### Source data

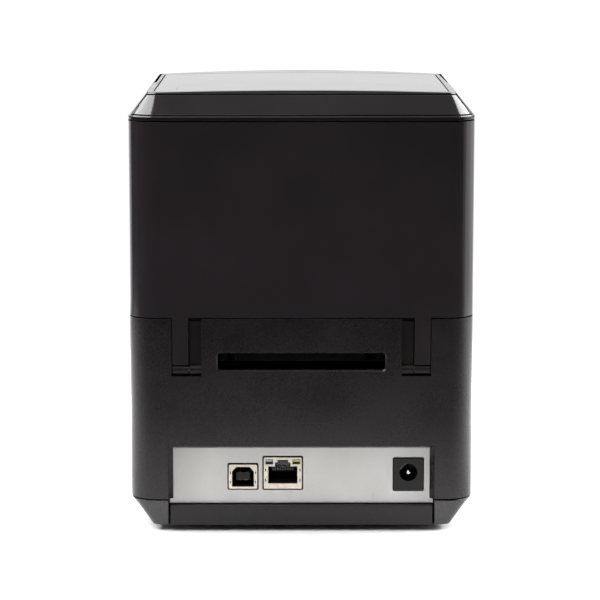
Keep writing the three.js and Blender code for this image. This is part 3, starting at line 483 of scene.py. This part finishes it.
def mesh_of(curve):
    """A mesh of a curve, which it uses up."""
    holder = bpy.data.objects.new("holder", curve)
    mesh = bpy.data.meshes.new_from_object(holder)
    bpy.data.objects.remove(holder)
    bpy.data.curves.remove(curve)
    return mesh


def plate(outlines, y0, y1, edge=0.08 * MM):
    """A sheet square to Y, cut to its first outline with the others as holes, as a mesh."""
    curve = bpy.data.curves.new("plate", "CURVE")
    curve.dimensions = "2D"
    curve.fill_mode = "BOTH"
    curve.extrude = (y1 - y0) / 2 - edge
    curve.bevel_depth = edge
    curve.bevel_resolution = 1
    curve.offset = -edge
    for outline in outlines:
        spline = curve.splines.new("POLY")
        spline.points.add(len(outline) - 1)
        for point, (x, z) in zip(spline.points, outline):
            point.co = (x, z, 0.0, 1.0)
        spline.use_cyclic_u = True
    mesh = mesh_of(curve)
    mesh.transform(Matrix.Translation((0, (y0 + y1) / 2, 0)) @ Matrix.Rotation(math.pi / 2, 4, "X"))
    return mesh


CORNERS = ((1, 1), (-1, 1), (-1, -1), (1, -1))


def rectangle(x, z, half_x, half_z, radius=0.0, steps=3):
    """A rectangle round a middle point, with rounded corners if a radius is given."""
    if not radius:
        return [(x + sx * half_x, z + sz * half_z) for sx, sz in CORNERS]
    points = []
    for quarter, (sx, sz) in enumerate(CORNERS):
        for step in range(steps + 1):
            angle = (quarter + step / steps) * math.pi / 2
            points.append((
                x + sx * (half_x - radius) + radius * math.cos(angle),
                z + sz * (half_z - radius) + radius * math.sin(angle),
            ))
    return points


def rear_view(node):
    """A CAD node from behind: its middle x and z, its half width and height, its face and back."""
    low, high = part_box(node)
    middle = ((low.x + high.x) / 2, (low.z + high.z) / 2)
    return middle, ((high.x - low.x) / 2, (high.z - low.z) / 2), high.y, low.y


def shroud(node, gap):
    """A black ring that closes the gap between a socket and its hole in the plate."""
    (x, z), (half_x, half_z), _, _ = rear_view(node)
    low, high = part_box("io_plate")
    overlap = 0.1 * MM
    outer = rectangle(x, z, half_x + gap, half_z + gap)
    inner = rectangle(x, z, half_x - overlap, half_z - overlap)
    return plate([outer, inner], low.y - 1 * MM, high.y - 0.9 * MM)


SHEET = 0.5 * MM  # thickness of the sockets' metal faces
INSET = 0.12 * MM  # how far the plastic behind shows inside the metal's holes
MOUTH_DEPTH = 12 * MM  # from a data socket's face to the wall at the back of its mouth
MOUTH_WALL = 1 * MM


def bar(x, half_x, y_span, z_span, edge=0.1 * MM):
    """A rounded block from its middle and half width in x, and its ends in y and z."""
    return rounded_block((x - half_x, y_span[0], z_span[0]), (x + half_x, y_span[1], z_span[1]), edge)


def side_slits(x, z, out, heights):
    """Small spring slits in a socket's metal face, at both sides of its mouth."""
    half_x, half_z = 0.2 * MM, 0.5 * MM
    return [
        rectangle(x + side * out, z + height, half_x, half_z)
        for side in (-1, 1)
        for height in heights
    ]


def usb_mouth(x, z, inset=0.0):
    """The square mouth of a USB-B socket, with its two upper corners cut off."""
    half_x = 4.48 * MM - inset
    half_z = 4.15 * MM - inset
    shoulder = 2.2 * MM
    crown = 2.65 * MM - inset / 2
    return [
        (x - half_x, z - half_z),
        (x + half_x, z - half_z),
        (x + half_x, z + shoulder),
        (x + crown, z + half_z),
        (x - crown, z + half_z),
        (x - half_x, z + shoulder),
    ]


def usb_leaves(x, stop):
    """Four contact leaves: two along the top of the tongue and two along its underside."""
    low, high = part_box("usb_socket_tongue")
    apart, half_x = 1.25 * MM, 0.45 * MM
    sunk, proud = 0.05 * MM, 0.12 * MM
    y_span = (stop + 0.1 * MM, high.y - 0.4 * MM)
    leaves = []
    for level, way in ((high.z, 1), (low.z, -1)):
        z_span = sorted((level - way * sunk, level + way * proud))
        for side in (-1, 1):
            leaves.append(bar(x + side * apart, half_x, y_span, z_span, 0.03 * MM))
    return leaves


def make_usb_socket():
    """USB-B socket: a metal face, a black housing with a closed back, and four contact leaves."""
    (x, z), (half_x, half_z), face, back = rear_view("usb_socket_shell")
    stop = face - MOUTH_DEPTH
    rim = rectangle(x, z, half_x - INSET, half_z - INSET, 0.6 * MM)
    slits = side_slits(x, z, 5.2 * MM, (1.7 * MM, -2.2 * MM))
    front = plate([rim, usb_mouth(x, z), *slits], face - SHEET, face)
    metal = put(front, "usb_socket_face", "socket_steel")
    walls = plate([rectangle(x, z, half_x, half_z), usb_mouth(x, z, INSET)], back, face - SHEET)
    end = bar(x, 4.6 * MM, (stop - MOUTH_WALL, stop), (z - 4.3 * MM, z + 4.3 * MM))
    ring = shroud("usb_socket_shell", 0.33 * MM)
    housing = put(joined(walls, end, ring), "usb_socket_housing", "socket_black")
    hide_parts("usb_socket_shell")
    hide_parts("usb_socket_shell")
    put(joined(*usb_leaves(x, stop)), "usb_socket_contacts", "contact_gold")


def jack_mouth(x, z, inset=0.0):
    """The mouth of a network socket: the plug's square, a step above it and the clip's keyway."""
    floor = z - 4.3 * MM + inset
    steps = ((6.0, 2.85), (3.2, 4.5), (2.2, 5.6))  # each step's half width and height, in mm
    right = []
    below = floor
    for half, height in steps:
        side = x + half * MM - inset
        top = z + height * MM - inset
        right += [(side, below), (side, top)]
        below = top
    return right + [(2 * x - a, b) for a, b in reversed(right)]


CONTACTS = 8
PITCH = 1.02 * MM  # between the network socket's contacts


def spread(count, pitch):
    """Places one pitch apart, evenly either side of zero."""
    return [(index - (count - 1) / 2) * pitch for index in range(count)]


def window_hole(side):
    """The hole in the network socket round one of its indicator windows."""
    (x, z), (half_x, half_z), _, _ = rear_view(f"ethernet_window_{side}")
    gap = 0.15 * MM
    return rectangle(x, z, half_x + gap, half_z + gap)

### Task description
Reproduce the whole listing word for word.

### Output for this exercise
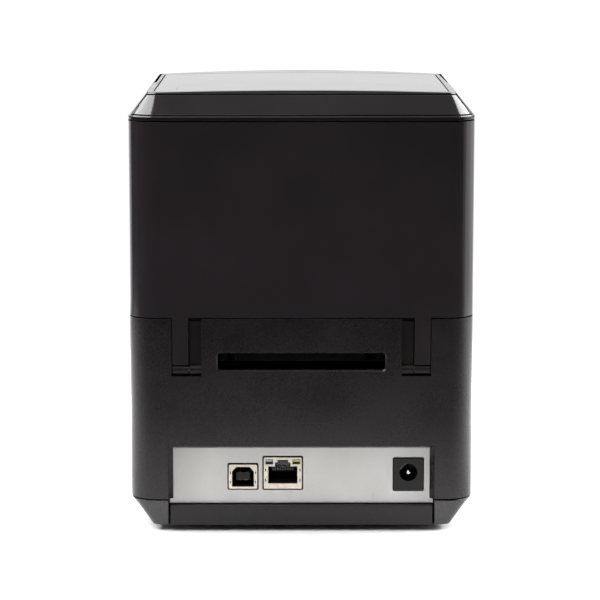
Keep writing the three.js and Blender code for this image. This is part 3, starting at line 483 of scene.py. This part finishes it.
def mesh_of(curve):
    """A mesh of a curve, which it uses up."""
    holder = bpy.data.objects.new("holder", curve)
    mesh = bpy.data.meshes.new_from_object(holder)
    bpy.data.objects.remove(holder)
    bpy.data.curves.remove(curve)
    return mesh


def plate(outlines, y0, y1, edge=0.08 * MM):
    """A sheet square to Y, cut to its first outline with the others as holes, as a mesh."""
    curve = bpy.data.curves.new("plate", "CURVE")
    curve.dimensions = "2D"
    curve.fill_mode = "BOTH"
    curve.extrude = (y1 - y0) / 2 - edge
    curve.bevel_depth = edge
    curve.bevel_resolution = 1
    curve.offset = -edge
    for outline in outlines:
        spline = curve.splines.new("POLY")
        spline.points.add(len(outline) - 1)
        for point, (x, z) in zip(spline.points, outline):
            point.co = (x, z, 0.0, 1.0)
        spline.use_cyclic_u = True
    mesh = mesh_of(curve)
    mesh.transform(Matrix.Translation((0, (y0 + y1) / 2, 0)) @ Matrix.Rotation(math.pi / 2, 4, "X"))
    return mesh


CORNERS = ((1, 1), (-1, 1), (-1, -1), (1, -1))


def rectangle(x, z, half_x, half_z, radius=0.0, steps=3):
    """A rectangle round a middle point, with rounded corners if a radius is given."""
    if not radius:
        return [(x + sx * half_x, z + sz * half_z) for sx, sz in CORNERS]
    points = []
    for quarter, (sx, sz) in enumerate(CORNERS):
        for step in range(steps + 1):
            angle = (quarter + step / steps) * math.pi / 2
            points.append((
                x + sx * (half_x - radius) + radius * math.cos(angle),
                z + sz * (half_z - radius) + radius * math.sin(angle),
            ))
    return points


def rear_view(node):
    """A CAD node from behind: its middle x and z, its half width and height, its face and back."""
    low, high = part_box(node)
    middle = ((low.x + high.x) / 2, (low.z + high.z) / 2)
    return middle, ((high.x - low.x) / 2, (high.z - low.z) / 2), high.y, low.y


def shroud(node, gap):
    """A black ring that closes the gap between a socket and its hole in the plate."""
    (x, z), (half_x, half_z), _, _ = rear_view(node)
    low, high = part_box("io_plate")
    overlap = 0.1 * MM
    outer = rectangle(x, z, half_x + gap, half_z + gap)
    inner = rectangle(x, z, half_x - overlap, half_z - overlap)
    return plate([outer, inner], low.y - 1 * MM, high.y - 0.9 * MM)


SHEET = 0.5 * MM  # thickness of the sockets' metal faces
INSET = 0.12 * MM  # how far the plastic behind shows inside the metal's holes
MOUTH_DEPTH = 12 * MM  # from a data socket's face to the wall at the back of its mouth
MOUTH_WALL = 1 * MM


def bar(x, half_x, y_span, z_span, edge=0.1 * MM):
    """A rounded block from its middle and half width in x, and its ends in y and z."""
    return rounded_block((x - half_x, y_span[0], z_span[0]), (x + half_x, y_span[1], z_span[1]), edge)


def side_slits(x, z, out, heights):
    """Small spring slits in a socket's metal face, at both sides of its mouth."""
    half_x, half_z = 0.2 * MM, 0.5 * MM
    return [
        rectangle(x + side * out, z + height, half_x, half_z)
        for side in (-1, 1)
        for height in heights
    ]


def usb_mouth(x, z, inset=0.0):
    """The square mouth of a USB-B socket, with its two upper corners cut off."""
    half_x = 4.48 * MM - inset
    half_z = 4.15 * MM - inset
    shoulder = 2.2 * MM
    crown = 2.65 * MM - inset / 2
    return [
        (x - half_x, z - half_z),
        (x + half_x, z - half_z),
        (x + half_x, z + shoulder),
        (x + crown, z + half_z),
        (x - crown, z + half_z),
        (x - half_x, z + shoulder),
    ]


def usb_leaves(x, stop):
    """Four contact leaves: two along the top of the tongue and two along its underside."""
    low, high = part_box("usb_socket_tongue")
    apart, half_x = 1.25 * MM, 0.45 * MM
    sunk, proud = 0.05 * MM, 0.12 * MM
    y_span = (stop + 0.1 * MM, high.y - 0.4 * MM)
    leaves = []
    for level, way in ((high.z, 1), (low.z, -1)):
        z_span = sorted((level - way * sunk, level + way * proud))
        for side in (-1, 1):
            leaves.append(bar(x + side * apart, half_x, y_span, z_span, 0.03 * MM))
    return leaves


def make_usb_socket():
    """USB-B socket: a metal face, a black housing with a closed back, and four contact leaves."""
    (x, z), (half_x, half_z), face, back = rear_view("usb_socket_shell")
    stop = face - MOUTH_DEPTH
    rim = rectangle(x, z, half_x - INSET, half_z - INSET, 0.6 * MM)
    slits = side_slits(x, z, 5.2 * MM, (1.7 * MM, -2.2 * MM))
    front = plate([rim, usb_mouth(x, z), *slits], face - SHEET, face)
    metal = put(front, "usb_socket_face", "socket_steel")
    walls = plate([rectangle(x, z, half_x, half_z), usb_mouth(x, z, INSET)], back, face - SHEET)
    end = bar(x, 4.6 * MM, (stop - MOUTH_WALL, stop), (z - 4.3 * MM, z + 4.3 * MM))
    ring = shroud("usb_socket_shell", 0.33 * MM)
    housing = put(joined(walls, end, ring), "usb_socket_housing", "socket_black")
    hide_parts("usb_socket_shell")
    hide_parts("usb_socket_shell")
    put(joined(*usb_leaves(x, stop)), "usb_socket_contacts", "contact_gold")


def jack_mouth(x, z, inset=0.0):
    """The mouth of a network socket: the plug's square, a step above it and the clip's keyway."""
    floor = z - 4.3 * MM + inset
    steps = ((6.0, 2.85), (3.2, 4.5), (2.2, 5.6))  # each step's half width and height, in mm
    right = []
    below = floor
    for half, height in steps:
        side = x + half * MM - inset
        top = z + height * MM - inset
        right += [(side, below), (side, top)]
        below = top
    return right + [(2 * x - a, b) for a, b in reversed(right)]


CONTACTS = 8
PITCH = 1.02 * MM  # between the network socket's contacts


def spread(count, pitch):
    """Places one pitch apart, evenly either side of zero."""
    return [(index - (count - 1) / 2) * pitch for index in range(count)]


def window_hole(side):
    """The hole in the network socket round one of its indicator windows."""
    (x, z), (half_x, half_z), _, _ = rear_view(f"ethernet_window_{side}")
    gap = 0.15 * MM
    return rectangle(x, z, half_x + gap, half_z + gap)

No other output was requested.